··· Provided data

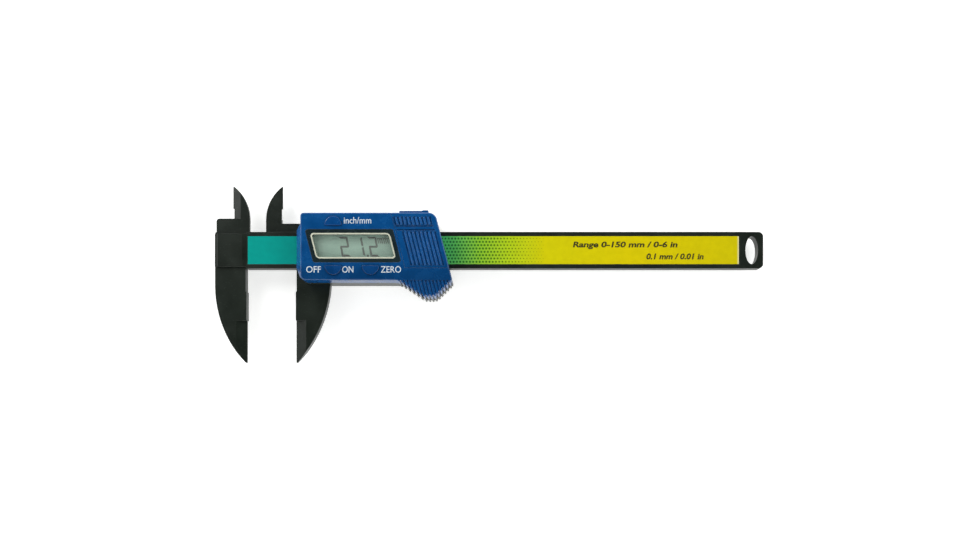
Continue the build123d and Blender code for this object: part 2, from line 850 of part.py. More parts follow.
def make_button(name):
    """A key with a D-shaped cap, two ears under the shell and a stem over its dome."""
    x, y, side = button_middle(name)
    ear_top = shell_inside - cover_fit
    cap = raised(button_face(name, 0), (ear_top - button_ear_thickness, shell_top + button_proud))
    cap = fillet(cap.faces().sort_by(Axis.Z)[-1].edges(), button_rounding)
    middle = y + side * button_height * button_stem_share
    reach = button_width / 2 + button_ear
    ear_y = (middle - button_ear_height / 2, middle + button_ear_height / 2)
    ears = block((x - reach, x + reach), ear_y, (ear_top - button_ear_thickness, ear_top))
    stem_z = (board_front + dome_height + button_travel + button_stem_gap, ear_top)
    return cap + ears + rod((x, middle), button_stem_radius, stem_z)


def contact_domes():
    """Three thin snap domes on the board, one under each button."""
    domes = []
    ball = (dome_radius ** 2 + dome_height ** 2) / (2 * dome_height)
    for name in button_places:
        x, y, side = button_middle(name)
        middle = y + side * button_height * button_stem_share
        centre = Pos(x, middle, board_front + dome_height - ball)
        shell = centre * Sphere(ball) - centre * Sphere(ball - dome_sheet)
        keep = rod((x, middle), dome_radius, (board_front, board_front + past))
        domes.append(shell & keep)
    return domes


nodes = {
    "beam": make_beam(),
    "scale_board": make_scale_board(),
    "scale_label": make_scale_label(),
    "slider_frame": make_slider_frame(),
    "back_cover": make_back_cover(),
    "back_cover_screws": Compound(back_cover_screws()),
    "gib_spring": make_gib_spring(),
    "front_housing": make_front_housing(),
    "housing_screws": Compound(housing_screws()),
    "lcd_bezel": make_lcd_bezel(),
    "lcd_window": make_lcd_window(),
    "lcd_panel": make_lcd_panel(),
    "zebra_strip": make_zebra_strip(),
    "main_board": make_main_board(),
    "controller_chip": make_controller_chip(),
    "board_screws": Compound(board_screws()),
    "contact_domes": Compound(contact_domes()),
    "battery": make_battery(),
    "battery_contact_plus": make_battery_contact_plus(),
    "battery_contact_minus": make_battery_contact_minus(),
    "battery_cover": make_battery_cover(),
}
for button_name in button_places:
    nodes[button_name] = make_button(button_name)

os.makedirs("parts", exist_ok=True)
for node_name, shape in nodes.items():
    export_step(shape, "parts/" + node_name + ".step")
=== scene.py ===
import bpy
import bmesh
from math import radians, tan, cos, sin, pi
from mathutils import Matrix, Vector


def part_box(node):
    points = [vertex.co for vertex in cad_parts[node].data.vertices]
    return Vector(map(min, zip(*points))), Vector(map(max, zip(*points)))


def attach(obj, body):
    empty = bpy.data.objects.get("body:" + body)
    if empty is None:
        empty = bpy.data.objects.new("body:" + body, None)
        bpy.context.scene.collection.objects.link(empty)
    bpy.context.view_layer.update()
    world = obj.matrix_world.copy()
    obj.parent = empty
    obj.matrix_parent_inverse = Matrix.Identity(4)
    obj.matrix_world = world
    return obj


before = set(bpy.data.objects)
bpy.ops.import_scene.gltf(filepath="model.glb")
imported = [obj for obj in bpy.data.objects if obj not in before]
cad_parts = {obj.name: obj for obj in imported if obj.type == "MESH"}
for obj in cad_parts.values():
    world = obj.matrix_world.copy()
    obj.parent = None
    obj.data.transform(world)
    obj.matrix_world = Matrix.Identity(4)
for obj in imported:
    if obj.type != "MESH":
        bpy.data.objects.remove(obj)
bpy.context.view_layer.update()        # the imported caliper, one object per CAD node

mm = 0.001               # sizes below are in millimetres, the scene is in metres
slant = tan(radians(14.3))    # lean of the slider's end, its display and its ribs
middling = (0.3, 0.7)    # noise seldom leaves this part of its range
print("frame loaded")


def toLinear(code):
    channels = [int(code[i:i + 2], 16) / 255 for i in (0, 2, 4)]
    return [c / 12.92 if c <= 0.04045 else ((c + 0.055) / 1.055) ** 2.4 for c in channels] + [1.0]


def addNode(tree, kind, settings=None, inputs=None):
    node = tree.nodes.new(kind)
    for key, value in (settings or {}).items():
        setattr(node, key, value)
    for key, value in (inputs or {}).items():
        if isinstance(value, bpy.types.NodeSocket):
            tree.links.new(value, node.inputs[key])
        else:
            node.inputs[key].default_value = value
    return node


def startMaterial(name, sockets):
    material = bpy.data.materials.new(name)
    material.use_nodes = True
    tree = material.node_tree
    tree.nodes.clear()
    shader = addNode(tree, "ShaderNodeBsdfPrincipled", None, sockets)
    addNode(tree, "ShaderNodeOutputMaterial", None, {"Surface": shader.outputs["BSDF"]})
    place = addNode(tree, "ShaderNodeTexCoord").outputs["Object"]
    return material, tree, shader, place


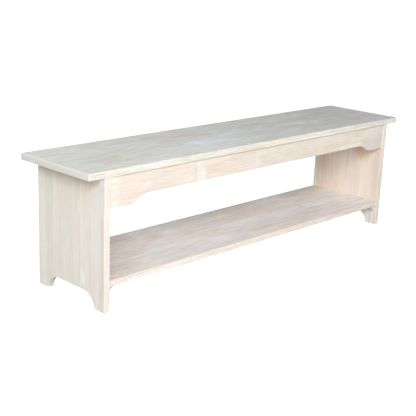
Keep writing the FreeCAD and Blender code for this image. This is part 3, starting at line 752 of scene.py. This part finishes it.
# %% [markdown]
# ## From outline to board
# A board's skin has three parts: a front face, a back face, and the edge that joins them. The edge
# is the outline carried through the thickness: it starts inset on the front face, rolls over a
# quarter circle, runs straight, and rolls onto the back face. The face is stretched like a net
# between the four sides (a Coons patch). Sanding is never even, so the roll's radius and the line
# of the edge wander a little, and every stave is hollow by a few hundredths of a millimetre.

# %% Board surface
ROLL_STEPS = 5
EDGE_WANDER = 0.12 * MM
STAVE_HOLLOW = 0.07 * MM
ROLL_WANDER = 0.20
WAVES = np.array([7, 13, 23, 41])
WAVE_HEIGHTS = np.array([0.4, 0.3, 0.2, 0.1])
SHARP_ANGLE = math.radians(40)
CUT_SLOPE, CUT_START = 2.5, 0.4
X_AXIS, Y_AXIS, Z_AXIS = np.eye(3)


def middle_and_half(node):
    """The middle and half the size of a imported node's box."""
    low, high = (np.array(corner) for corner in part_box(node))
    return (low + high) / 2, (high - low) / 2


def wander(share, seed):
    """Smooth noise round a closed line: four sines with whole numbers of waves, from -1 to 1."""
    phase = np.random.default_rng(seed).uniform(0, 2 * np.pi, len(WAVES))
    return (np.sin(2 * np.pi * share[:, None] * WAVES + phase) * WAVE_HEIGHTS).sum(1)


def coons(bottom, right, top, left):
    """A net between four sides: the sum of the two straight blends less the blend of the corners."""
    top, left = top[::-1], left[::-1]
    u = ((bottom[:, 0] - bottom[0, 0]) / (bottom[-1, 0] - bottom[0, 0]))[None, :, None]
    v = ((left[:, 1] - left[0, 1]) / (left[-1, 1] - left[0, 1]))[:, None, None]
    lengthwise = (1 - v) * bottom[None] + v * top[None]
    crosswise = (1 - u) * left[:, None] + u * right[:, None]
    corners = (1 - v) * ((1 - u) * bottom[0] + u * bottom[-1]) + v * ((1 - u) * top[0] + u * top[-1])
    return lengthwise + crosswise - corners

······

◆ Exercise description
Write out again only the lines from the line containing "for button_name in" through the line containing "obj.parent = empty", both included, exactly as they are.

◆ Answer
for button_name in button_places:
    nodes[button_name] = make_button(button_name)

os.makedirs("parts", exist_ok=True)
for node_name, shape in nodes.items():
    export_step(shape, "parts/" + node_name + ".step")
=== scene.py ===
import bpy
import bmesh
from math import radians, tan, cos, sin, pi
from mathutils import Matrix, Vector


def part_box(node):
    points = [vertex.co for vertex in cad_parts[node].data.vertices]
    return Vector(map(min, zip(*points))), Vector(map(max, zip(*points)))


def attach(obj, body):
    empty = bpy.data.objects.get("body:" + body)
    if empty is None:
        empty = bpy.data.objects.new("body:" + body, None)
        bpy.context.scene.collection.objects.link(empty)
    bpy.context.view_layer.update()
    world = obj.matrix_world.copy()
    obj.parent = empty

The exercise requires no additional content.